Small towns have specific social, economic and cultural features that distinguish them from medium-sized and large urban centres on the one hand, and rural areas on the other. They are a significant component in the settlement structures of regions that determine their polycentricity or monocentricity. Equally, their relationships with their rural surroundings set local development in terms of both direction and level (Hinderink and Titus 1988). Small towns are specific kinds of centres of economic development in rural areas (Shucksmith et al. 2005), hence the focusing of relevant research on relationships with the countryside, as well as the role played in servicing the rural populace (Dej et al. 2014; Edwards et al. 2003; Heffner and Halama 2012; Powe 2013; Van Leeuwen 2010). Small centres are core localities for the supply of local firms and farms with goods and services, as well as the first places offering a market for the produce and products the former generate (Courtney et al. 2008; Tacoli 1998). Further emphasis is put on small towns being nodes of transmission where regional policy is concerned, as well as optimal places in which to locate core community services for those living in the countryside (Satterthwaite and Tacoli 2003). Moreover, they represent key links in the urban system when it comes to the overall linkage between large urban centres and rural areas, though it must be said that there are certain researchers who see small towns as increasingly sidestepped or leapfrogged where the operation of these relationships is concerned (Czarnecki 2012; Hindering and Titus 2002). Equally, the roles referred to above suggest that small centres may continue to be elements indispensable to the development policies each region and each country chooses to pursue.

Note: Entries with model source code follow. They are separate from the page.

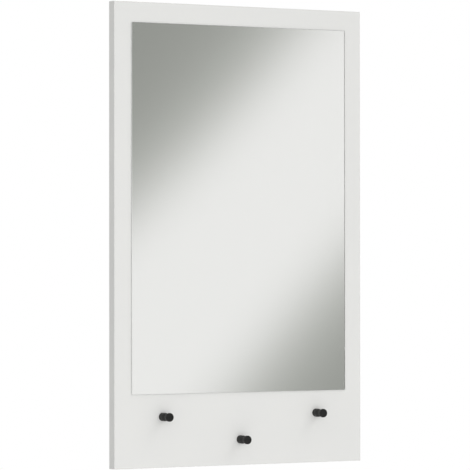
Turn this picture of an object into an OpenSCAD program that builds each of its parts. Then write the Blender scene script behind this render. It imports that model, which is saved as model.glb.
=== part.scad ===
// Wall mirror with three coat hooks
//
// A white faced board with banded edges carries a frameless mirror, taped to
// its front, and three black turned knobs, screwed on from behind. Two steel
// keyhole plates on its back hang it on two screws in the wall.
//
// Millimetres. X runs to the right as seen from the front, Y into the wall
// and Z up. The origin is on the wall's face, midway between the entry holes
// of the two keyhole plates.

/* [Panel] */
// Width of the panel over its edge bands
panel_w = 600; // [500:5:900]
// Height of the panel over its edge bands
panel_h = 960; // [700:5:1400]
// Thickness of the faced board
panel_t = 22; // [18:1:30]
// Thickness of the edge bands
band_t = 1; // [0.8:0.1:2]
// Rounding of the edge bands' long outer edges
band_r = 0.5; // [0.2:0.1:0.7]

/* [Mirror] */
// Board left bare on each side of the mirror
side_margin = 40; // [20:1:80]
// Board left bare above the mirror
top_margin = 42; // [20:1:80]
// Board left bare below the mirror, where the hooks are
hook_zone_h = 152; // [140:1:260]
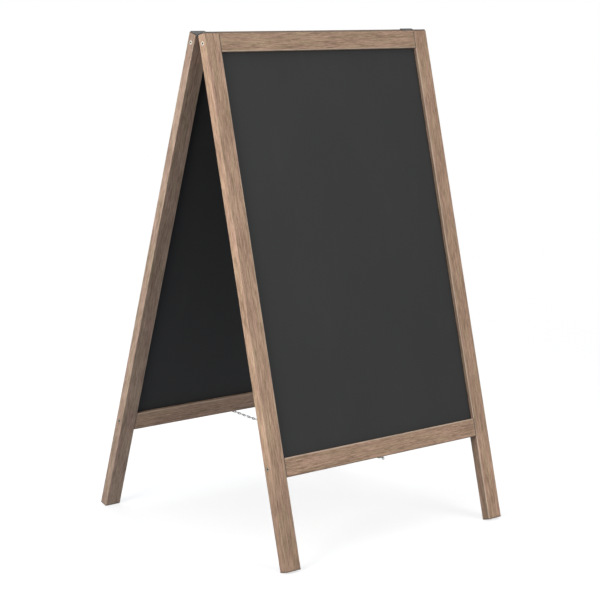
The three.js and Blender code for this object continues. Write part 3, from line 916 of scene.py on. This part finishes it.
def screw_eye(leaf, eye, material):
    """One bent wire: a shank that goes up into the rail and a ring that closes on it."""
    name = f"{leaf}_screw_eye"
    centre = LEAVES[leaf].inverted() @ eye
    shank_top = EYE_DROP + EYE_SHANK_LENGTH
    shank_length = shank_top - EYE_RING_RADIUS - 1.4 * MM
    path = [Vector((0, 0, shank_top - shank_length * k / SHANK_STEPS)) for k in range(SHANK_STEPS + 1)]
    shank_points = len(path)
    path.append(Vector((0, -0.25 * MM, EYE_RING_RADIUS + 0.7 * MM)))
    for k in range(RING_STEPS + 1):
        angle = RING_START + RING_SWEEP * k / RING_STEPS
        path.append(Vector((0, EYE_RING_RADIUS * math.cos(angle), EYE_RING_RADIUS * math.sin(angle))))
    shank_share = shank_points / (len(path) - 1)

    def thickness(share):
        return EYE_WIRE_RADIUS if share > shank_share else EYE_SHANK_RADIUS

    made = make_object(name, moved(tube(path, thickness, sides=14), Matrix.Translation(centre)))
    finish_piece(made, LEAVES[leaf], material, f"{leaf}_leaf", name, sharp_angle=60)


def link_path(outer_length):
    """The middle line of one oval link along x, in the xy plane."""
    bend = LINK_OUTER_WIDTH / 2 - LINK_WIRE_RADIUS
    straight = outer_length / 2 - LINK_OUTER_WIDTH / 2
    path = []
    for sign in (1, -1):
        for k in range(LINK_STEPS + 1):
            angle = -sign * math.pi / 2 + math.pi * k / LINK_STEPS
            path.append(Vector((sign * straight + bend * math.cos(angle), bend * math.sin(angle), 0)))
    return path


def make_chain(material):
    """Oval links, every second one turned a quarter, along the shallow curve between the two eyes."""
    reach = EYE_RING_RADIUS - EYE_WIRE_RADIUS - LINK_WIRE_RADIUS
    control = (FRONT_EYE + BACK_EYE) / 2 - Vector((0, 0, 2 * CHAIN_SAG))

    def point(t):
        return FRONT_EYE * (1 - t) ** 2 + control * 2 * t * (1 - t) + BACK_EYE * t**2

    samples = [point(k / CHAIN_SAMPLES) for k in range(CHAIN_SAMPLES + 1)]
    lengths = [0.0]
    for a, b in zip(samples, samples[1:]):
        lengths.append(lengths[-1] + (b - a).length)

    def at(distance):
        """The sample that is nearest to a distance along the curve."""
        guess = int(distance / lengths[-1] * CHAIN_SAMPLES)
        nearby = range(max(0, guess - 6), min(CHAIN_SAMPLES, guess + 7))
        return samples[min(nearby, key=lambda k: abs(lengths[k] - distance))]

    pitch = (lengths[-1] - 2 * reach - 2 * LINK_WIRE_RADIUS) / LINK_COUNT
    outer_length = pitch + 4 * LINK_WIRE_RADIUS
    link = tube(link_path(outer_length), LINK_WIRE_RADIUS, closed=True, sides=LINK_SIDES)
    draw = random.Random(5)
    halves = {"front": [], "back": []}
    tarnish_and_shade = {"front": [], "back": []}
    for k in range(LINK_COUNT):
        middle = reach + LINK_WIRE_RADIUS + pitch * (k + 0.5)
        start, end = at(middle - pitch / 2), at(middle + pitch / 2)
        along = (end - start).normalized()
        side = Vector((0, 0, 1)).cross(along).normalized()
        up = along.cross(side)
        turn = Matrix((along, side, up)).transposed().to_4x4()
        quarter = math.pi / 2 * (k % 2) + draw.uniform(-LINK_SWAY, LINK_SWAY)
        place = Matrix.Translation((start + end) / 2) @ turn @ Matrix.Rotation(quarter, 4, "X")
        leaf = "front" if k < LINK_COUNT / 2 else "back"
        halves[leaf].append(moved(link, place))
        # Every second, upright link is painted darker, as painted shade.
        tarnish_and_shade[leaf] += [UPRIGHT_LINK_PAINTED_SHADE * (k % 2)] * len(link[0])
    for leaf, links in halves.items():
        made = make_object(f"{leaf}_chain_links", joined(links))
        made.data.attributes.new("painted_shade", "FLOAT", "POINT").data.foreach_set("value", tarnish_and_shade[leaf])
        body, replaced = f"{leaf}_chain", f"{leaf}_chain_half"
        finish_piece(made, Matrix.Identity(4), material, body, replaced, sharp_angle=60)


# ---------------------------------------------------------------- the leaves
def make_leaf(leaf, hands, first_knuckle, eye, metals, seed):
    """Everything on one leaf but its board. hands names the sides at the leaf's own -x and +x."""
    for index, hand in enumerate(hands):
        side = 2 * index - 1
        make_stile(leaf, hand, side, seed + index)
        for which, screw_z, metal in (
            ("top", TOP_RAIL_Z, metals["bright"]),
            ("bottom", BOTTOM_SCREW_Z, metals["darker"]),
        ):
            name = f"{leaf}_{hand}_{which}_screw"
            screw = frame_screw(name)
            screw.data.transform(Matrix.Rotation(0.4 * seed + index + screw_z, 4, "Z"))
            screw.data.transform(to_side_face(side, screw_z))
            finish_piece(screw, LEAVES[leaf], metal, f"{leaf}_leaf", name)
        hinge_plate(f"{leaf}_{hand}_hinge_plate", leaf, side, first_knuckle, metals["hinge"])
        for which, end in (("outer", 1), ("inner", -1)):
            name = f"{leaf}_{hand}_hinge_{which}_screw"
            screw = hinge_screw(name, 0.7 * seed + 1.3 * end + index)
            screw.data.transform(to_plate(side, end))
            finish_piece(screw, LEAVES[leaf], metals["hinge"], f"{leaf}_leaf", name)
        if first_knuckle == 0:
            hinge_pin(f"{hand}_hinge_pin", side, metals["hinge"])
    make_rail(leaf, "top", TOP_RAIL_Z, GROOVE_TOP_Z, TOP_RAIL_Z, seed + 2)
    make_rail(leaf, "bottom", BOTTOM_RAIL_Z, GROOVE_BOTTOM_Z, BOTTOM_SCREW_Z, seed + 3, eye)
    screw_eye(leaf, eye, metals["eye"])


# ---------------------------------------------------------------- studio
DOME_COLOUR = (0.91, 0.975, 1.08, 1.0)
DOME_BELOW = 0.365
DOME_ABOVE = 0.58
FLOOR_RADIUS = 6.0
FLOOR_SIDES = 96
FLOOR_WHITE = (0.92, 0.92, 0.92, 1)
FLOOR_CLEAR = 0.66  # how much of the white backdrop shows through the floor
FLOOR_THINNING = (0.12, 0.55)  # shares of the radius where the floor begins to thin out and where it's gone
LIGHTS = [  # name, place, target, size, power in watts, colour
    ("key_light", (-3.3, -0.55, 1.45), (0, 0, 0.65), (1.7, 1.7), 155, (1.0, 0.975, 0.945)),
    ("front_light", (0.9, -3.6, 2.3), (0, 0, 0.6), (2.4, 2.0), 86, (1.0, 0.955, 0.88)),
    ("top_light", (0, 0, 3.4), (0, 0, 0.6), (2.6, 2.6), 40, (1, 1, 1)),
    ("back_light", (1.2, 3.8, 1.9), (0, 0, 0.6), (2.4, 2.0), 55, (1, 1, 1)),
]


def area_light(name, place, target, size, power, colour):
    data = bpy.data.lights.new(name, "AREA")
    data.shape = "RECTANGLE"
    data.size, data.size_y = size
    data.energy = power
    data.color = colour
    lamp = bpy.data.objects.new(name, data)
    bpy.context.scene.collection.objects.link(lamp)
    lamp.location = place
    lamp.rotation_euler = (Vector(target) - Vector(place)).to_track_quat("-Z", "Y").to_euler()


def make_world():
    """White behind the board. The board itself is lit by a dome that brightens from below to above."""
    world = bpy.data.worlds.new("studio")
    bpy.context.scene.world = world
    world.use_nodes = True
    tree = world.node_tree
    tree.nodes.clear()
    direction = tree.nodes.new("ShaderNodeTexCoord").outputs["Generated"]
    split = tree.nodes.new("ShaderNodeSeparateXYZ")
    tree.links.new(direction, split.inputs[0])
    height = tree.nodes.new("ShaderNodeMapRange")
    height.interpolation_type = "SMOOTHSTEP"
    height.inputs["From Min"].default_value = -0.5
    height.inputs["To Min"].default_value = DOME_BELOW
    height.inputs["To Max"].default_value = DOME_ABOVE
    tree.links.new(split.outputs["Z"], height.inputs["Value"])
    dome = tree.nodes.new("ShaderNodeBackground")
    dome.inputs["Color"].default_value = DOME_COLOUR
    tree.links.new(height.outputs["Result"], dome.inputs["Strength"])
    backdrop = tree.nodes.new("ShaderNodeBackground")
    backdrop.inputs["Color"].default_value = (1, 1, 1, 1)
    choose = tree.nodes.new("ShaderNodeMixShader")
    path = tree.nodes.new("ShaderNodeLightPath")
    tree.links.new(path.outputs["Is Camera Ray"], choose.inputs[0])
    tree.links.new(dome.outputs[0], choose.inputs[1])
    tree.links.new(backdrop.outputs[0], choose.inputs[2])
    output = tree.nodes.new("ShaderNodeOutputWorld")
    tree.links.new(choose.outputs[0], output.inputs["Surface"])


def make_floor():
    """A pale disc that thins out towards its rim, so that it has no visible edge on the white backdrop."""
    turns = [2 * math.pi * k / FLOOR_SIDES for k in range(FLOOR_SIDES)]
    ring = [(FLOOR_RADIUS * math.cos(turn), FLOOR_RADIUS * math.sin(turn), 0) for turn in turns]
    floor = make_object("floor", (ring, [tuple(range(FLOOR_SIDES))]))
    n = Nodes("floor_white")
    n.shader.inputs["Base Color"].default_value = FLOOR_WHITE
    n.shader.inputs["Roughness"].default_value = 0.9
    n.shader.inputs["Specular IOR Level"].default_value = 0.1
    place = n.add("ShaderNodeTexCoord").outputs["Object"]
    distance = n.add("ShaderNodeVectorMath", {"operation": "LENGTH"}, {0: place}).outputs["Value"]
    thinning = n.ramp(distance, *[FLOOR_RADIUS * share for share in FLOOR_THINNING])
    clear_share = n.math("ADD", FLOOR_CLEAR, n.math("MULTIPLY", thinning, 1.0 - FLOOR_CLEAR))
    clear = n.add("ShaderNodeBsdfTransparent")
    blend = n.add("ShaderNodeMixShader", inputs={0: clear_share})
    n.link(n.shader.outputs[0], blend.inputs[1])
    n.link(clear.outputs[0], blend.inputs[2])
    n.link(blend.outputs[0], n.tree.nodes["Material Output"].inputs["Surface"])
    floor.data.materials.append(n.material)


# ---------------------------------------------------------------- the scene
make_camera()
make_world()
make_floor()
for light in LIGHTS:
    area_light(*light)
bpy.context.scene.view_settings.view_transform = "Standard"

metals = {use: metal_material(*looks) for use, looks in METALS.items()}
slate = slate_material()
for leaf in LEAVES:
    board = frame["nodes"][f"{leaf}_chalkboard"]
    board.data.materials.clear()
    board.data.materials.append(slate)

make_leaf("front", ("left", "right"), 0, FRONT_EYE, metals, 11)
make_leaf("back", ("right", "left"), 1, BACK_EYE, metals, 23)
make_chain(metals["chain"])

At present, it is possible to observe a rise in the level of functional diversity characterising small towns, i.e. as a result of the ongoing economic diversification of rural areas (Courtney et al. 2007). In part, this also reflects small centres taking on certain urban functions that had previously been the preserve of large cities, or at least urban centres of medium size. As an example, J. Wright (2000) noted how small-town USA present in close proximity to large metropolises had ceased to function solely in a dormitory role, instead coming to comprise fully fledged centres in a position to meet the basic needs of their inhabitants. However, a different view was expressed by K. Heffner (2016) in relation to urban areas in Poland, whose industrialisation, development of services, metropolitanisation and ongoing globalisation all ensure that many of the functions hitherto typical of small towns are being taken on by large centres, as well as the economic structures located on their margins.
This kind of view in fact gained further confirmation with the economic situation of small towns in Scotland – as presented in one of that country’s planning documents from the late 20th century (Planning ... 1997). Through a concentration of jobs and services in or around larger urban spaces, the small towns there are becoming “less independent” – i.e. more dependent on large cities. This necessitates the planning of development, with priority or specific functions of centres needing to be reinforced. Development programmes attach particular importance to the quality of the urban landscape, the renewal and revitalisation of centres, and improved transport infrastructure.
A reconnaissance of the tasks small towns discharge on a local or regional scale typically entails analysis of dominant economic sectors, or – more broadly – the role different socioeconomic spheres play in the given centre and its immediate surroundings. It is to this kind of subject matter that the work described here has been devoted, with the basic aim being to discuss and assess different classifications and research approaches to small towns that take their social and economic functions into account, as well as relations with surrounding areas.
However, the very concept of the small town poses certain problems, not least because definitions generally simplify down to the criterion of population size. Account may also at times be taken of the wider settlement system nationally, with consideration therefore given to the sizes and numbers of the largest urban centres, as well as those of lower order: the distances separating localities, density of population, forms of land use and various other criteria of an economic nature. Another problem relates to the criteria distinguishing a town from a rural area that are seen to vary greatly from one country to another (Servillo et al. 2017; SMESTO 2006). A review of these kinds of criteria in no fewer than 38 countries confirms application of at least two that help play a distinguishing role. Needless to say, the criterion utilised most frequently (in 27 of the countries) is population size within the settlement unit – albeit in combination with various other criteria (Hopkins and Copus 2018).
Depending on the country, the size criterion differs and is generally in the range 5,000 to 25,000 inhabitants. In the EU (Dijkstra and Poelman 2012, 2014), as in Germany, a small town has fewer than 50,000 inhabitants, while in France, the Czech Republic and Poland the threshold is below 20,000 (Kwiatek-Sołtys and Mainet 2014; Vaishar and Zapletalova 2009). In the UK, the range of sizes is 7,500 to 25,000 inhabitants (Baker 2018). In line with the typology of urban areas espoused by the ESPON TOWN Project, a small town has some 5,000 to 25,000 inhabitants (Servillo et al. 2017; TOWN 2014).1 In turn, in the USA as of 2009, the small towns that had 10,000 to 50,000 inhabitants were home to around 40 million people (Bell and Jayne 2009).